Executive Summary
For distribution businesses operating across suppliers, warehouses, carriers, channels and regional entities, the ERP decision is no longer only about finance and inventory control. It is about how well the platform supports networked operations: shared data, coordinated workflows, partner connectivity, rapid process changes and resilient execution across multiple nodes. In that context, Distribution Cloud ERP and Traditional ERP represent different operating models rather than simple product categories. A cloud-oriented model typically emphasizes connected processes, API-led integration, elastic infrastructure and faster release cycles. A traditional model often prioritizes deep historical customization, local control and established operating procedures. The right choice depends on business complexity, governance requirements, integration maturity, cost structure and the organization's appetite for ERP modernization.

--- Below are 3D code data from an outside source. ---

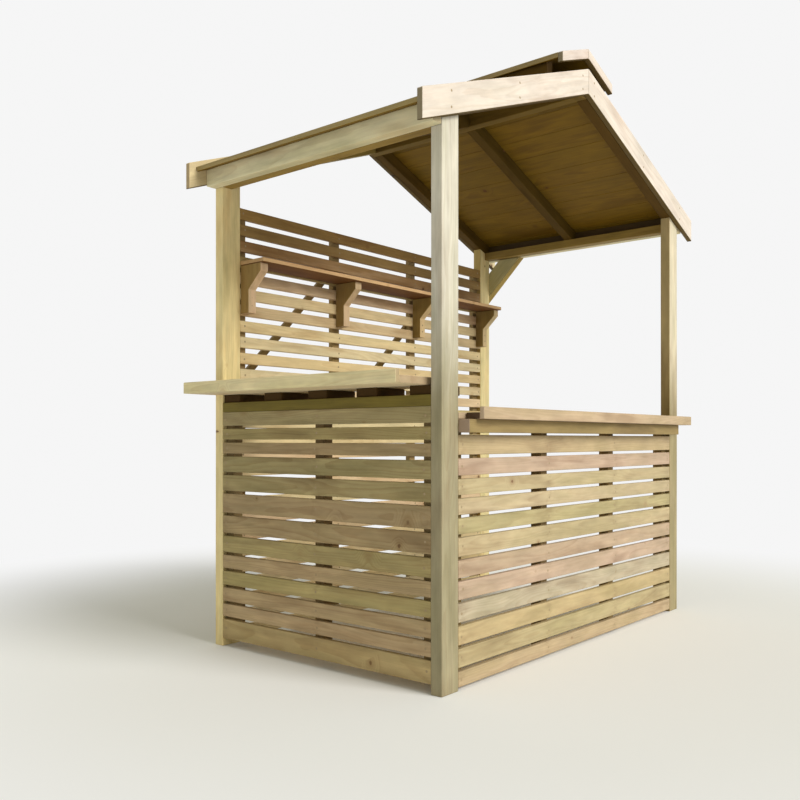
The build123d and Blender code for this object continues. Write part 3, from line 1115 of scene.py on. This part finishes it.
@dataclass(frozen=True)
class ScrewSet:
    """Screw heads on the faces of timbers, from the edge of their rim to their cross recess."""

    name: str
    heads: list[tuple[Vector, Vector]]
    radius: float = 0.0032
    proud: float = 0.0002
    sides: int = 16
    profile: tuple[tuple[float, float], ...] = ((1.35, 0.0), (1.0, 0.3), (0.86, 0.9), (0.45, 1.0))
    recess: tuple[float, ...] = (0.42, 0.16, 0.16, 0.16)
    recess_rise: float = 0.2
    seed: int = 5

    def build(self) -> Piece:
        """Set the heads as one object."""
        values = {"Piece": self._head(), "Seed": self.seed, "Finish": SCREWS.material()}
        return ScrewTree.set_out(self.name, [place for place, _ in self.heads], FACING,
                                 [facing for _, facing in self.heads], values)

    def _head(self) -> Piece:
        """Domed head with a cross recess and a bruised rim of wood round it.

        Returns:
            The head, facing up, at the origin.
        """
        solid = bmesh.new()
        rings = [((share,) * self.sides, rise) for share, rise in self.profile]
        rings.append((self.recess * (self.sides // len(self.recess)), self.recess_rise))
        loops = []
        for shares, rise in rings:
            corners = []
            for number, share in enumerate(shares):
                angle, out = math.tau * number / self.sides, share * self.radius
                corner = (math.cos(angle) * out, math.sin(angle) * out, rise * self.proud)
                corners.append(solid.verts.new(corner))
            loops.append(corners)
        for outer, inner in zip(loops, loops[1:]):
            for i in range(self.sides):
                j = (i + 1) % self.sides
                solid.faces.new((outer[i], outer[j], inner[j], inner[i]))
        solid.faces.new(loops[-1])
        mesh = mesh_of(solid, "screw_head")
        brown, steel = [1.0] * self.sides, [0.0] * self.sides
        store(mesh, RIM, "FLOAT", "POINT", brown + steel * (len(loops) - 2) + brown)
        return placed(mesh, "screw_head")


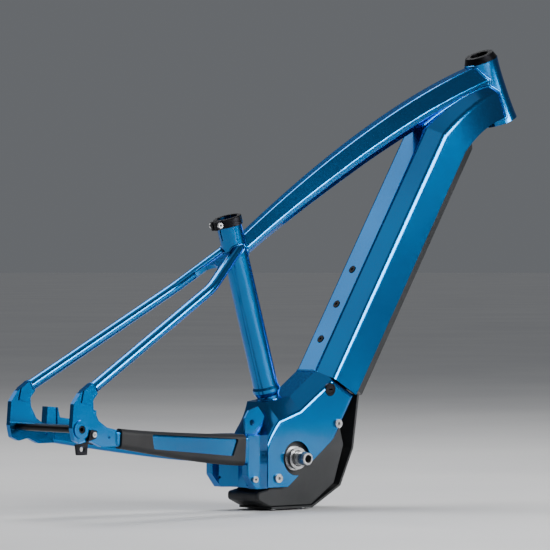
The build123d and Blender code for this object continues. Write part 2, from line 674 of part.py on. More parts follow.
inner_half = MOTOR_HALF - MOTOR_COVER
with BuildPart() as motor_housing:
    add(motor_slice(inner_half, 2 * inner_half).part)
    with BuildSketch(side_view(inner_half)):
        Circle(BEARING_RADIUS)
    extrude(amount=2 * inner_half, mode=Mode.SUBTRACT)
save(motor_housing, "motor_housing")

for side, start, hole, name in ((1, MOTOR_HALF, SPINDLE_RADIUS + 1.4, "motor_cover_left"),
                                (-1, -inner_half, SLEEVE_RADIUS + RUNNING_GAP, "motor_cover_right")):
    with BuildPart() as motor_cover:
        add(motor_slice(start, MOTOR_COVER).part)
        chamfer(faces().sort_by(Axis.Y)[-1 if side > 0 else 0].outer_wire().edges(), 2)
        with BuildSketch(side_view(start)):
            Circle(hole)
        extrude(amount=MOTOR_COVER, mode=Mode.SUBTRACT)
    save(motor_cover, name)

with BuildPart() as spindle_bearings:
    for y in (28, -14):
        with BuildSketch(side_view(y)):
            Circle(BEARING_RADIUS)
            Circle(SPINDLE_RADIUS + RUNNING_GAP, mode=Mode.SUBTRACT)
        extrude(amount=BEARING_WIDTH)
save(spindle_bearings, "spindle_bearings")

with BuildPart() as crank_spindle:
    with BuildSketch(side_view(SPINDLE_HALF)):
        Circle(CRANK_SEAT_RADIUS)
    extrude(amount=2 * SPINDLE_HALF)
    chamfer(edges().filter_by(GeomType.CIRCLE), 1)
    with BuildSketch(side_view(CRANK_SEAT_AT)):
        Circle(SPINDLE_RADIUS)
    extrude(amount=2 * CRANK_SEAT_AT)
    with BuildSketch(side_view(SPINDLE_HALF)):
        Circle(SPINDLE_BORE)
    extrude(amount=2 * SPINDLE_HALF, mode=Mode.SUBTRACT)
save(crank_spindle, "crank_spindle")

with BuildPart() as chainring_sleeve:
    with BuildSketch(side_view(-inner_half + 1)):
        Circle(SLEEVE_RADIUS)
        Circle(SLEEVE_BORE, mode=Mode.SUBTRACT)
    extrude(amount=21)
    with BuildSketch(side_view(-MOTOR_HALF - 0.6)):
        Circle(SLEEVE_RADIUS + 2)
        Circle(SLEEVE_BORE, mode=Mode.SUBTRACT)
    extrude(amount=2)
save(chainring_sleeve, "chainring_sleeve")

with BuildPart() as motor_bolts:
    for side in (-1, 1):
        for x, z in MOTOR_BOLTS:
            head_view = Plane(origin=(x, side * RIDGE_HALF, z), x_dir=(1, 0, 0), z_dir=(0, side, 0))
            with BuildSketch(head_view):
                Circle(7)
                RegularPolygon(3, 6, mode=Mode.SUBTRACT)
            extrude(amount=3.5)
            with BuildSketch(head_view):
                Circle(MOTOR_BOLT_RADIUS)
            extrude(amount=-20)
save(motor_bolts, "motor_bolts")

# ---------------------------------------------------------------- skid plate
SKID_SCREWS = [(26, 28), (26, -28), (-34, 28), (-34, -28)]
SKID_LOW = -78.5
with BuildPart() as skid_plate:
    with BuildSketch(side_view(0)) as section:
        with BuildLine():
            Polyline((134, 97), (121.5, 12), (95, -46), (37, SKID_LOW), (-46, SKID_LOW), (-46, -75.2),
                     (36, -75.2), (92, -44), (118, 12.5), (130.5, 97.5), close=True)
        make_face()
    extrude(amount=40, both=True)
    fillet(edges().filter_by(Axis.Y).filter_by(lambda e: e.center().Z < 90 and e.center().Z > -77), 1)
    with BuildSketch(Plane.XY.offset(-90)):
        with Locations(*SKID_SCREWS):
            Circle(2.6)
    extrude(amount=20, mode=Mode.SUBTRACT)
save(skid_plate, "skid_plate")

with BuildPart() as skid_screws:
    with BuildSketch(Plane.XY.offset(SKID_LOW)):
        with Locations(*SKID_SCREWS):
            Circle(4.5)
    extrude(amount=-2)
    with BuildSketch(Plane.XY.offset(SKID_LOW)):
        with Locations(*SKID_SCREWS):
            Circle(2.5)
    extrude(amount=3.5)
save(skid_screws, "skid_screws")

# ---------------------------------------------------------------- battery
LUG_AT, LUG_RADIUS, LUG_WIDTH = 24.0, 7.0, 8.0
BAY_HALF = RIDGE_HALF - DOWN_WALL
with BuildPart() as battery_pack:
    with BuildSketch(down_plane(BATTERY_START)) as section:
        with BuildLine():
            Polyline((-22, BATTERY_TOP), (22, BATTERY_TOP), (BATTERY_HALF, 27), (BATTERY_HALF, COVER_TOP),
                     (-BATTERY_HALF, COVER_TOP), (-BATTERY_HALF, 27), close=True)
        make_face()
        fillet(section.vertices(), 4)
    extrude(amount=BATTERY_END - BATTERY_START)
    for y in (-LUG_AT, LUG_AT):
        with BuildSketch(down_side(y + LUG_WIDTH / 2)):
            with BuildLine():
                Polyline((BATTERY_END, -PIVOT_U + 12), (PIVOT_T, -PIVOT_U + LUG_RADIUS),
                         (PIVOT_T, -PIVOT_U - LUG_RADIUS), (BATTERY_END, -COVER_TOP), close=True)
            make_face()
            with Locations((PIVOT_T, -PIVOT_U)):
                Circle(LUG_RADIUS)
                Circle(PIVOT_RADIUS + RUNNING_GAP, mode=Mode.SUBTRACT)
        extrude(amount=LUG_WIDTH)
save(battery_pack, "battery_pack")

with BuildPart() as battery_hinge_pin:
    with BuildSketch(down_side(BAY_HALF)):
        with Locations((PIVOT_T, -PIVOT_U)):
            Circle(PIVOT_RADIUS)
    extrude(amount=2 * BAY_HALF)
save(battery_hinge_pin, "battery_hinge_pin")

COVER_SECTION = [(-42, COVER_TOP), (42, COVER_TOP), (37, 92), (22, COVER_LOW), (-22, COVER_LOW),
                 (-37, 92)]
with BuildPart() as battery_cover:
    with BuildSketch(down_plane(COVER_START)) as outline:
        with BuildLine():
            Polyline(*COVER_SECTION, close=True)
        make_face()
        fillet(outline.vertices().filter_by(lambda v: abs(v.Y) < 40), 6)
    extrude(amount=COVER_END - COVER_START)
    with BuildSketch(down_side(0)):
        with BuildLine():
            Polyline((COVER_END, -COVER_TOP), (COVER_END - 5, -86), (COVER_END - 14, -97),
                     (COVER_END + 5, -97), (COVER_END + 5, -COVER_TOP), close=True)
        make_face()
    extrude(amount=60, both=True, mode=Mode.SUBTRACT)
    with BuildSketch(down_plane(COVER_START + 3)):
        with BuildLine():
            Polyline((-38.5, COVER_TOP), (38.5, COVER_TOP), (34, 89.5), (21, 93), (-21, 93), (-34, 89.5),
                     close=True)
        make_face()
    extrude(amount=COVER_END - COVER_START - 22, mode=Mode.SUBTRACT)
save(battery_cover, "battery_cover")

PLUG_U = 42.0
with BuildPart() as battery_plug:
    with BuildSketch(down_plane(BATTERY_END + 4, PLUG_U)):
        RectangleRounded(30, 14, 4)
    extrude(amount=16)
    with BuildSketch(down_plane(BATTERY_END + 8, PLUG_U)):
        Rectangle(2 * BAY_HALF, 4)
    extrude(amount=12)
save(battery_plug, "battery_plug")

# ---------------------------------------------------------------- battery lock
lock_view = Plane(origin=(LOCK_AT.X, 0, LOCK_AT.Z), x_dir=(1, 0, 0), z_dir=(0, -1, 0))
with BuildPart() as battery_lock_body:
    with BuildSketch(lock_view.offset(24)):
        Circle(LOCK_BODY_RADIUS)
    extrude(amount=23)
    chamfer(faces().sort_by(Axis.Y)[0].outer_wire().edges(), 0.8)
    with BuildSketch(lock_view.offset(26)):
        Circle(LOCK_RADIUS + RUNNING_GAP)
    extrude(amount=24, mode=Mode.SUBTRACT)
save(battery_lock_body, "battery_lock_body")

with BuildPart() as lock_cylinder:
    with BuildSketch(lock_view.offset(26.1)):
        Circle(LOCK_RADIUS)
    extrude(amount=20.5)
    chamfer(faces().sort_by(Axis.Y)[0].outer_wire().edges(), 0.6)
    with BuildSketch(lock_view.offset(46.6)):
        SlotOverall(8.5, 1.8)
    extrude(amount=-5, mode=Mode.SUBTRACT)
save(lock_cylinder, "lock_cylinder")

# ---------------------------------------------------------------- charging socket and flap
charge_view = Plane(origin=(CHARGE_AT.X, RIDGE_HALF, CHARGE_AT.Z), x_dir=DOWN_DIR, z_dir=(0, 1, 0))
with BuildPart() as charge_socket:
    with BuildSketch(charge_view.offset(-14)):
        Circle(CHARGE_RADIUS)
    extrude(amount=13)
    with BuildSketch(charge_view.offset(-8)):
        Circle(9)
    extrude(amount=10, mode=Mode.SUBTRACT)
    with BuildSketch(charge_view.offset(-8)):
        with PolarLocations(4.5, 3):
            Circle(1.3)
    extrude(amount=5)
save(charge_socket, "charge_socket")

with BuildPart() as charge_flap:
    with BuildSketch(charge_view.offset(0.3)):
        Circle(CHARGE_RADIUS + 2)
        SlotCenterPoint((FLAP_HINGE / 2, 0), (FLAP_HINGE, 0), 11)
    extrude(amount=2.6)
    chamfer(faces().sort_by(Axis.Y)[-1].outer_wire().edges(), 0.7)
    with BuildSketch(charge_view):
        with Locations((FLAP_HINGE, 0)):
            Circle(FLAP_PIN_RADIUS + RUNNING_GAP)
    extrude(amount=4, mode=Mode.SUBTRACT)
save(charge_flap, "charge_flap")

with BuildPart() as flap_pin:
    with BuildSketch(charge_view.offset(-6)):
        with Locations((FLAP_HINGE, 0)):
            Circle(FLAP_PIN_RADIUS)
    extrude(amount=9)
    with BuildSketch(charge_view.offset(3)):
        with Locations((FLAP_HINGE, 0)):
            Circle(3.6)
            RegularPolygon(1.5, 6, mode=Mode.SUBTRACT)
    extrude(amount=1.3)
save(flap_pin, "flap_pin")

# ---------------------------------------------------------------- bottle bosses
with BuildPart() as bottle_bosses:
    for t in BOSS_SPOTS:
        with BuildSketch(face_plane(t)):
            Circle(BOSS_BODY + 1.5)
            Circle(BOSS_BORE, mode=Mode.SUBTRACT)
        extrude(amount=1.0)
        with BuildSketch(face_plane(t)):
            Circle(BOSS_BODY)
            Circle(BOSS_BORE, mode=Mode.SUBTRACT)
        extrude(amount=-7.0)
save(bottle_bosses, "bottle_bosses")

# ---------------------------------------------------------------- headset
RACE_GAP, RACE_HEIGHT = 0.06, 9.0
RACE_UPPER_RADIUS, RACE_LOWER_RADIUS = 20.4, 23.4
for name, seat, outer, middle in (
        ("headset_upper_cup", HEAD_HALF - CUP_DEPTH, CUP_UPPER_RADIUS, RACE_UPPER_RADIUS),
        ("headset_lower_cup", -HEAD_HALF, CUP_LOWER_RADIUS, RACE_LOWER_RADIUS)):
    with BuildPart() as cup:
        with BuildSketch(head_plane(seat)):
            Circle(outer)
            Circle(middle + RACE_GAP, mode=Mode.SUBTRACT)
        extrude(amount=CUP_DEPTH)
    save(cup, name)
for name, seat, bore, middle in (
        ("headset_upper_race", HEAD_HALF - RACE_HEIGHT, STEERER_UPPER, RACE_UPPER_RADIUS),
        ("headset_lower_race", -HEAD_HALF, STEERER_LOWER, RACE_LOWER_RADIUS)):
    with BuildPart() as race:
        with BuildSketch(head_plane(seat)):
            Circle(middle)
            Circle(bore, mode=Mode.SUBTRACT)
        extrude(amount=RACE_HEIGHT)
    save(race, name)
TOP_COVER_BORE = STEERER_UPPER + 0.6
with BuildPart() as headset_cover:
    with BuildSketch(head_plane(HEAD_HALF + 0.3)):
        Circle(27.4)
    extrude(amount=10, taper=22)
    with BuildSketch(head_plane(HEAD_HALF)):
        Circle(TOP_COVER_BORE)
    extrude(amount=12, mode=Mode.SUBTRACT)
    with BuildSketch(head_plane(HEAD_HALF)):
        Circle(19)
        Circle(TOP_COVER_BORE, mode=Mode.SUBTRACT)
    extrude(amount=0.4)
save(headset_cover, "headset_cover")

# ---------------------------------------------------------------- small parts
port_view = Plane(origin=down_point(296, 48, RIDGE_HALF), x_dir=DOWN_DIR, z_dir=(0, 1, 0))
with BuildPart() as cable_port:
    with BuildSketch(port_view):
        SlotOverall(34, 17)
    extrude(amount=2.4)
    chamfer(faces().sort_by(Axis.Y)[-1].outer_wire().edges(), 1.2)
    with BuildSketch(port_view):
        with Locations((8, 0), (-8, 0)):
            Circle(2.8)
    extrude(amount=5, mode=Mode.SUBTRACT)
save(cable_port, "cable_port")

with BuildPart() as speed_sensor:
    with BuildSketch(Plane(origin=(-330, 68, 36), x_dir=(1, 0, 0), z_dir=(0, -1, 0))):
        RectangleRounded(34, 16, 4)
    extrude(amount=14)
    add(stay_envelope(1, 0).part, mode=Mode.SUBTRACT)
save(speed_sensor, "speed_sensor")
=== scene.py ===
"""Looks for the bicycle frame: materials, weld beads, spindle splines, floor, lights and camera."""

import json
import math

import bmesh
import bpy
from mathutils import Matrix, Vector
from mathutils.bvhtree import BVHTree


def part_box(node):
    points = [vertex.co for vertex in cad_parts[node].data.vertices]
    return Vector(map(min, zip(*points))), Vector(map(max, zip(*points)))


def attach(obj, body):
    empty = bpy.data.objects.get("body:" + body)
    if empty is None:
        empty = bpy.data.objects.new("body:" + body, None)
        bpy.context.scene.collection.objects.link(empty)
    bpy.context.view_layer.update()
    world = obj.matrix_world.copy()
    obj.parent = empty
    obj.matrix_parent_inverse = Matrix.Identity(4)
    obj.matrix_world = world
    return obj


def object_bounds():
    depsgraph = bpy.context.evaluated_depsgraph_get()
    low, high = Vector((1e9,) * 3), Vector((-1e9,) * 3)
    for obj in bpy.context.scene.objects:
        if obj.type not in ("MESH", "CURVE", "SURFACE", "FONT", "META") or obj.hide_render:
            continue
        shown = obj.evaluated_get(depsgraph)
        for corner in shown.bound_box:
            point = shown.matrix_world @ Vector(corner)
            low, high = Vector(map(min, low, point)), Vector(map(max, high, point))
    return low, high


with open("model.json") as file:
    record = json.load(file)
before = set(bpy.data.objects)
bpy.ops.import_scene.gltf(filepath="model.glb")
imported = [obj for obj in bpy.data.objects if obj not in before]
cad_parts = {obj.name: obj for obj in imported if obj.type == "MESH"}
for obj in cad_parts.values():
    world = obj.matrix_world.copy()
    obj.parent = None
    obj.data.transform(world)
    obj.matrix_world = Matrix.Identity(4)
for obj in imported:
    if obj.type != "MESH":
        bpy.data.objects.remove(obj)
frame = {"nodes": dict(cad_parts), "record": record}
NODES = frame["nodes"]
SLOT_OF = {row["node"]: row["material_slot"] for row in frame["record"]["subparts"]}
cad_low, cad_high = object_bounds()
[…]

For executives, the practical question is not which model is universally better. It is which model aligns with service levels, compliance obligations, operating geography, acquisition strategy, warehouse footprint, data ownership expectations and internal IT capabilities. In many cases, the answer is not a full replacement of one model with another, but a staged architecture that combines Cloud ERP capabilities with selective retention of legacy systems during transition.
What changes when distribution becomes a networked operating model
Traditional ERP environments were often designed around a central enterprise with relatively stable processes, periodic integrations and a smaller number of internal users. Networked distribution operations are different. They involve multi-company management, multi-warehouse management, external logistics providers, customer-specific fulfillment rules, marketplace integrations, supplier collaboration and near-real-time visibility expectations. This shifts ERP evaluation from transaction processing alone to orchestration, interoperability and decision support.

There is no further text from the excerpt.